* Aim: Copy out precisely the lines beginning at the line that contains "# Bowl on the wire floor" and ending at the line that contains "for node in", including both.

+++ Available data

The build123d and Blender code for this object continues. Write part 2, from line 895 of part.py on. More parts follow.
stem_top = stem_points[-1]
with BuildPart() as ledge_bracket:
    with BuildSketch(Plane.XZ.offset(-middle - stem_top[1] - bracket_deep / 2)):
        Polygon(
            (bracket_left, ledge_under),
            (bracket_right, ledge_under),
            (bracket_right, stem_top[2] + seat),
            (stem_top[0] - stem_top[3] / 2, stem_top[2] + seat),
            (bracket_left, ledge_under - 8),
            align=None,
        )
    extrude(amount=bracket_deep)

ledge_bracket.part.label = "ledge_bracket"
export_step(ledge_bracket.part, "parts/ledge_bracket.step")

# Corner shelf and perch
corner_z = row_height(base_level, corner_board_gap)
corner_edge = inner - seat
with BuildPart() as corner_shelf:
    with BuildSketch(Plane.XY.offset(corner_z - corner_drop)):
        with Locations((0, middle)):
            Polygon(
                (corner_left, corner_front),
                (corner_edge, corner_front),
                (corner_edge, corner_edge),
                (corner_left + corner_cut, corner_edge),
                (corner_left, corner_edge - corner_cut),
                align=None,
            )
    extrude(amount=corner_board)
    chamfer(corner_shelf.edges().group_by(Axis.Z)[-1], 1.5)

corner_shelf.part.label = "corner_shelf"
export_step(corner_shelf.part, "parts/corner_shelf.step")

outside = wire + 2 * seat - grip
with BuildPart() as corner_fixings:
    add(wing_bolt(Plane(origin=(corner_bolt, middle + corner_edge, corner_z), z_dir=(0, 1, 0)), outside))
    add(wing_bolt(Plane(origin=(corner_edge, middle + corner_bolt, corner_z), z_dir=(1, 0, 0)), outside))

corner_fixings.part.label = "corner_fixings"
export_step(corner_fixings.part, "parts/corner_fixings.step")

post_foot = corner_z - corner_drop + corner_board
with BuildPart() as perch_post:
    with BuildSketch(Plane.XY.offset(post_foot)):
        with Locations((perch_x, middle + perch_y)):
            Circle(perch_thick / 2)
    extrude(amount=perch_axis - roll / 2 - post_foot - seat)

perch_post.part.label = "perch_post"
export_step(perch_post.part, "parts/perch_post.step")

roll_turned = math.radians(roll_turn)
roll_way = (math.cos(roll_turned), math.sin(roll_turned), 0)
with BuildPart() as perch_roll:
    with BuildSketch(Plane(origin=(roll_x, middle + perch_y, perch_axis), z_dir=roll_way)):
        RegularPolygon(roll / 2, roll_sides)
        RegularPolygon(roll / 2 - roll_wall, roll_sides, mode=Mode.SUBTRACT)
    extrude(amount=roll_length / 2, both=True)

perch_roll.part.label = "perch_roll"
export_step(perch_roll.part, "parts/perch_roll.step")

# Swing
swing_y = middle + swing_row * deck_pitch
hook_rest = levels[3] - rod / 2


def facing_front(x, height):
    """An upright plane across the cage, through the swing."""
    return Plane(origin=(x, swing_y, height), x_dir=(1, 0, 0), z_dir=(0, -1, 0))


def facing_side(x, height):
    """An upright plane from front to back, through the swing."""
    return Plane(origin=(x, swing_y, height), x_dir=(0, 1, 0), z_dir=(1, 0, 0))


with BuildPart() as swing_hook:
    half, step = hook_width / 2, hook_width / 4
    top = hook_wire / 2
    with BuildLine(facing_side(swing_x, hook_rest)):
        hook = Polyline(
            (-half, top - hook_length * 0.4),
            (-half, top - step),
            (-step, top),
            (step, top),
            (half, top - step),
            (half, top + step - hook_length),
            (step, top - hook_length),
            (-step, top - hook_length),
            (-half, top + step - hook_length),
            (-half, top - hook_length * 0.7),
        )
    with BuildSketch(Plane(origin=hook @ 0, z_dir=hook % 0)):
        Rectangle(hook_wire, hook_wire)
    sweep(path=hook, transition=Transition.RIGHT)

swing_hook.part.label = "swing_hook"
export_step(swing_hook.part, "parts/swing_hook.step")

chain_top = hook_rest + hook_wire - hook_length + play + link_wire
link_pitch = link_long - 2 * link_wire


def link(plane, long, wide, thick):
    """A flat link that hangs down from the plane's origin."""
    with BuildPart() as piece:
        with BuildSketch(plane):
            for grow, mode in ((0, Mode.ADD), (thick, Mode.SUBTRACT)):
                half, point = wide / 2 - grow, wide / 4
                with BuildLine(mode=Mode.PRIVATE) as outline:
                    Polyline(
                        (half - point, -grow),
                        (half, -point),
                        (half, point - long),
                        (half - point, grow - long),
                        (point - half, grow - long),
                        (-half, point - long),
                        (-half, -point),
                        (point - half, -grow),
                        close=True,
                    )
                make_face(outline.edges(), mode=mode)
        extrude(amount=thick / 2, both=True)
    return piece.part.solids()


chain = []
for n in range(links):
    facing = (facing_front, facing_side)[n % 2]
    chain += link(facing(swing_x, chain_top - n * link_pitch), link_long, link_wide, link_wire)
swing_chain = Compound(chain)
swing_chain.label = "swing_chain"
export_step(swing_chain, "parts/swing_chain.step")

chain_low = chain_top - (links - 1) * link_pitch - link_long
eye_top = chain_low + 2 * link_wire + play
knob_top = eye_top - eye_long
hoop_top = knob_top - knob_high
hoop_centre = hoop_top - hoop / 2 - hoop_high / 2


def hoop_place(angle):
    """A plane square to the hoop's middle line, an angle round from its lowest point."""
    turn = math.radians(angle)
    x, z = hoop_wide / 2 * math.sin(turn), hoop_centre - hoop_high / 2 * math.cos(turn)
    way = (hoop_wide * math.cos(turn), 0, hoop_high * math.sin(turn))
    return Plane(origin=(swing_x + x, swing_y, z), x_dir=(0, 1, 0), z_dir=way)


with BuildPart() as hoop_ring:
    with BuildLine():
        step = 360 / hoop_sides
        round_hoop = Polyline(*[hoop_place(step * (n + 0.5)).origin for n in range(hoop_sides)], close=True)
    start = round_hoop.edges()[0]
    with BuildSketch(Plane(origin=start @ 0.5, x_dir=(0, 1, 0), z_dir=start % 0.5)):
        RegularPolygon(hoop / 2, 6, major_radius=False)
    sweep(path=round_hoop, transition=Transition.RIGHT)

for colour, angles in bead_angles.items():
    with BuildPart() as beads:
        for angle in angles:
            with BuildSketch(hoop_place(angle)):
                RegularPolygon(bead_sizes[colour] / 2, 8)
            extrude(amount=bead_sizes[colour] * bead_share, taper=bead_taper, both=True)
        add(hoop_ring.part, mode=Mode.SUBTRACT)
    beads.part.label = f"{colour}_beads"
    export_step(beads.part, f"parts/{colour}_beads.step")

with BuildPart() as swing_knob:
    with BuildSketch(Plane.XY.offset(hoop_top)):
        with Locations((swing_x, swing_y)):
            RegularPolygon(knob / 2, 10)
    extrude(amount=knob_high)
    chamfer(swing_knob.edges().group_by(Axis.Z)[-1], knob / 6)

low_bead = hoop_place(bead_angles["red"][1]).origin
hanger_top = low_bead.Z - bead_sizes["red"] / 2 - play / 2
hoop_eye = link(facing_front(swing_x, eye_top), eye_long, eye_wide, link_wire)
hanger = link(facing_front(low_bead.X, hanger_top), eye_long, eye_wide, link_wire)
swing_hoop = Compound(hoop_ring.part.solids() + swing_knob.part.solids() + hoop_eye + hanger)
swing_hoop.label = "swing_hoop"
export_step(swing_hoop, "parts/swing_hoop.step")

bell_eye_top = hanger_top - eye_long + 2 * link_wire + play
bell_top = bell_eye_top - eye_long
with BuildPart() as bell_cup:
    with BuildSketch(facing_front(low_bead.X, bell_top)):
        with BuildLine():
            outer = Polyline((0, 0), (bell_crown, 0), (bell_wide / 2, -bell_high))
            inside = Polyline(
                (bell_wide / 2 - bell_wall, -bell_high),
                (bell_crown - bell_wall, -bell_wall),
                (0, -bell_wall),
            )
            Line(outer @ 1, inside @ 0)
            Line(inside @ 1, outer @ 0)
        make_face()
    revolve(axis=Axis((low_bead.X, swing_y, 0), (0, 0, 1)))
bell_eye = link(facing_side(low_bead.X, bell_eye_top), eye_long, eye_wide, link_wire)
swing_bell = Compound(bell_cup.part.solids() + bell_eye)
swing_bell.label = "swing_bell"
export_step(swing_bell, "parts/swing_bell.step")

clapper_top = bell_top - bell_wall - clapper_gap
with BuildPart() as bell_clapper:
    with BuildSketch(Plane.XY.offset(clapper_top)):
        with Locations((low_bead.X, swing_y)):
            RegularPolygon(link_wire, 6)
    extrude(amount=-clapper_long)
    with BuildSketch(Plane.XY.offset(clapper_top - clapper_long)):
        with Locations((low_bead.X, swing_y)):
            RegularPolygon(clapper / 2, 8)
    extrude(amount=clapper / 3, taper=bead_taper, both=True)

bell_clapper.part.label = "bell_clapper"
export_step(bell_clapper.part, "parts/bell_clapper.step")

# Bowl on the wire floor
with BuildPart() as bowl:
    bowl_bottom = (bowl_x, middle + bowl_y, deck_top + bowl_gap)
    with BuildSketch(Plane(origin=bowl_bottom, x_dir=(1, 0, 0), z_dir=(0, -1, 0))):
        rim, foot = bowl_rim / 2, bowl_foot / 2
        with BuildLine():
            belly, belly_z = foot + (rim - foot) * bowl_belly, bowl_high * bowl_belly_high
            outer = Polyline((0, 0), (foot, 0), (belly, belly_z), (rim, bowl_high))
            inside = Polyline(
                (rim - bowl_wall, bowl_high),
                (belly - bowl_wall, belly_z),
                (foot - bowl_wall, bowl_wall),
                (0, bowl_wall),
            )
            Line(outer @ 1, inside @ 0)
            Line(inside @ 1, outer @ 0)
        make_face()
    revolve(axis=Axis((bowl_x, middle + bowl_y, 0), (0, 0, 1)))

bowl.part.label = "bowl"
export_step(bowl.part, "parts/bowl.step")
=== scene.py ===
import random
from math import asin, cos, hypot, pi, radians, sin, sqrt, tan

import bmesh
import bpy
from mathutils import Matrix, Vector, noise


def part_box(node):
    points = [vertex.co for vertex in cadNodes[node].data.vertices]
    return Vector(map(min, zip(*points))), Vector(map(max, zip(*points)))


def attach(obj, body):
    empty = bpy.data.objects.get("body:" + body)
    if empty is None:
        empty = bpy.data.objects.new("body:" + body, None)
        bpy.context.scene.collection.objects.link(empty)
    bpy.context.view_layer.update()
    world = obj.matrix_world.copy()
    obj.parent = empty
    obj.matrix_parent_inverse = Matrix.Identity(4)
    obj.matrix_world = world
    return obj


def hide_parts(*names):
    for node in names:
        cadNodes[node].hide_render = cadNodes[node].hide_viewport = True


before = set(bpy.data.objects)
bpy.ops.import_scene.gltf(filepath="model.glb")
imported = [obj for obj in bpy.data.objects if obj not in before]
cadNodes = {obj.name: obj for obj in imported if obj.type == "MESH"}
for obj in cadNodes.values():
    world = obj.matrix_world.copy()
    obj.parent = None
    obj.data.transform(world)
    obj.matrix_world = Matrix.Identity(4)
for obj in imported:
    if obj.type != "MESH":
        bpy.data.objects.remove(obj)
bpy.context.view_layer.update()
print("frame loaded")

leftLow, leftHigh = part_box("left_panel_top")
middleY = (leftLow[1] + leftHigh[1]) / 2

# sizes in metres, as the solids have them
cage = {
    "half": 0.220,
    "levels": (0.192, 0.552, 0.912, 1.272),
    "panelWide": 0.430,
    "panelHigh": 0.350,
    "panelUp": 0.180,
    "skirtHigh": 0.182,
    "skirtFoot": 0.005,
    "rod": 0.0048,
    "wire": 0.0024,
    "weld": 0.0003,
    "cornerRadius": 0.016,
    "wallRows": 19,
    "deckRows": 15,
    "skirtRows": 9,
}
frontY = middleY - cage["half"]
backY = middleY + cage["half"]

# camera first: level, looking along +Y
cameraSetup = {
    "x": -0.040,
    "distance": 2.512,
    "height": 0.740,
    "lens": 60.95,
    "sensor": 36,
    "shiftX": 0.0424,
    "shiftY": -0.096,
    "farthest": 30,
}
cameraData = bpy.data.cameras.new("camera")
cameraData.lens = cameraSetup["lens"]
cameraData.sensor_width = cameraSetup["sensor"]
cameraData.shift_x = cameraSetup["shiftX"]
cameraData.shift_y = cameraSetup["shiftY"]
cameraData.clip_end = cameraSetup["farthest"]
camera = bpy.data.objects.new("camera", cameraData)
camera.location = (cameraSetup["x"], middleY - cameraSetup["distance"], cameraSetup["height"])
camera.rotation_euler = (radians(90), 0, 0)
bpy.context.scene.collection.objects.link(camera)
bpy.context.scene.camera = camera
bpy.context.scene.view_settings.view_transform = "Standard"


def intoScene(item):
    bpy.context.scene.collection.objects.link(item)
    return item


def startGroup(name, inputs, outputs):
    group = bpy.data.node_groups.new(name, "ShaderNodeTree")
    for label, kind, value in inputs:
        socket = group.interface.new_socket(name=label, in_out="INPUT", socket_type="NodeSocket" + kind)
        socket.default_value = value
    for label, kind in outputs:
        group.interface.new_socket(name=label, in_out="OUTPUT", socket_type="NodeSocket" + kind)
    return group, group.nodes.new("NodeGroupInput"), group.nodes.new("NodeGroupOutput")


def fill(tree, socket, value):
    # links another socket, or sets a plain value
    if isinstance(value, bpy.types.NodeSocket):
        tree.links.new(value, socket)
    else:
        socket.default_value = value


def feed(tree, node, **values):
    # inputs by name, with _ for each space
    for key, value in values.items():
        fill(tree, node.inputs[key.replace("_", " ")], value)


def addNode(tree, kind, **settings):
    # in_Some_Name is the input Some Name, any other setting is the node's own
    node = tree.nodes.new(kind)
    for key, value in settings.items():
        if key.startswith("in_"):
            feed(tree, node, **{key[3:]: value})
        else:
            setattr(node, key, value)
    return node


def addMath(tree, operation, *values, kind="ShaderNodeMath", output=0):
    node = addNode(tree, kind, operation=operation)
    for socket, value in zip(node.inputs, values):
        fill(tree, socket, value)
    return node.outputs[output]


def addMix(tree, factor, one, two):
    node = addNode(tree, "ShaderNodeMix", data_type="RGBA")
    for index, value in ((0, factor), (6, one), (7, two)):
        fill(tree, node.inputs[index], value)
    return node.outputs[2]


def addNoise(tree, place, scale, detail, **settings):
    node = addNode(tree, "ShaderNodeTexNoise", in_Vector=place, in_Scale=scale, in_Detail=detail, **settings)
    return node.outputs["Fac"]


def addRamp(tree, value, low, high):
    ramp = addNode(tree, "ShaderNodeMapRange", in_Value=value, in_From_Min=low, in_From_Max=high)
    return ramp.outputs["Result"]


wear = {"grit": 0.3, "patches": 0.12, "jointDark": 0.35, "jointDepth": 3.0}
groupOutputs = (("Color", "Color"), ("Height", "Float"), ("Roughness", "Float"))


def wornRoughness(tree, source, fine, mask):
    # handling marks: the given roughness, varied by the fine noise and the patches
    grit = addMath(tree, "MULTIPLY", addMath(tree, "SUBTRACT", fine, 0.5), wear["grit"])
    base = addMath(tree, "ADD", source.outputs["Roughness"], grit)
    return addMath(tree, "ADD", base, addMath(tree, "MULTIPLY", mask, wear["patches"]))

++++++

* Answer to this task:
# Bowl on the wire floor
with BuildPart() as bowl:
    bowl_bottom = (bowl_x, middle + bowl_y, deck_top + bowl_gap)
    with BuildSketch(Plane(origin=bowl_bottom, x_dir=(1, 0, 0), z_dir=(0, -1, 0))):
        rim, foot = bowl_rim / 2, bowl_foot / 2
        with BuildLine():
            belly, belly_z = foot + (rim - foot) * bowl_belly, bowl_high * bowl_belly_high
            outer = Polyline((0, 0), (foot, 0), (belly, belly_z), (rim, bowl_high))
            inside = Polyline(
                (rim - bowl_wall, bowl_high),
                (belly - bowl_wall, belly_z),
                (foot - bowl_wall, bowl_wall),
                (0, bowl_wall),
            )
            Line(outer @ 1, inside @ 0)
            Line(inside @ 1, outer @ 0)
        make_face()
    revolve(axis=Axis((bowl_x, middle + bowl_y, 0), (0, 0, 1)))

bowl.part.label = "bowl"
export_step(bowl.part, "parts/bowl.step")
=== scene.py ===
import random
from math import asin, cos, hypot, pi, radians, sin, sqrt, tan

import bmesh
import bpy
from mathutils import Matrix, Vector, noise


def part_box(node):
    points = [vertex.co for vertex in cadNodes[node].data.vertices]
    return Vector(map(min, zip(*points))), Vector(map(max, zip(*points)))


def attach(obj, body):
    empty = bpy.data.objects.get("body:" + body)
    if empty is None:
        empty = bpy.data.objects.new("body:" + body, None)
        bpy.context.scene.collection.objects.link(empty)
    bpy.context.view_layer.update()
    world = obj.matrix_world.copy()
    obj.parent = empty
    obj.matrix_parent_inverse = Matrix.Identity(4)
    obj.matrix_world = world
    return obj


def hide_parts(*names):
    for node in names:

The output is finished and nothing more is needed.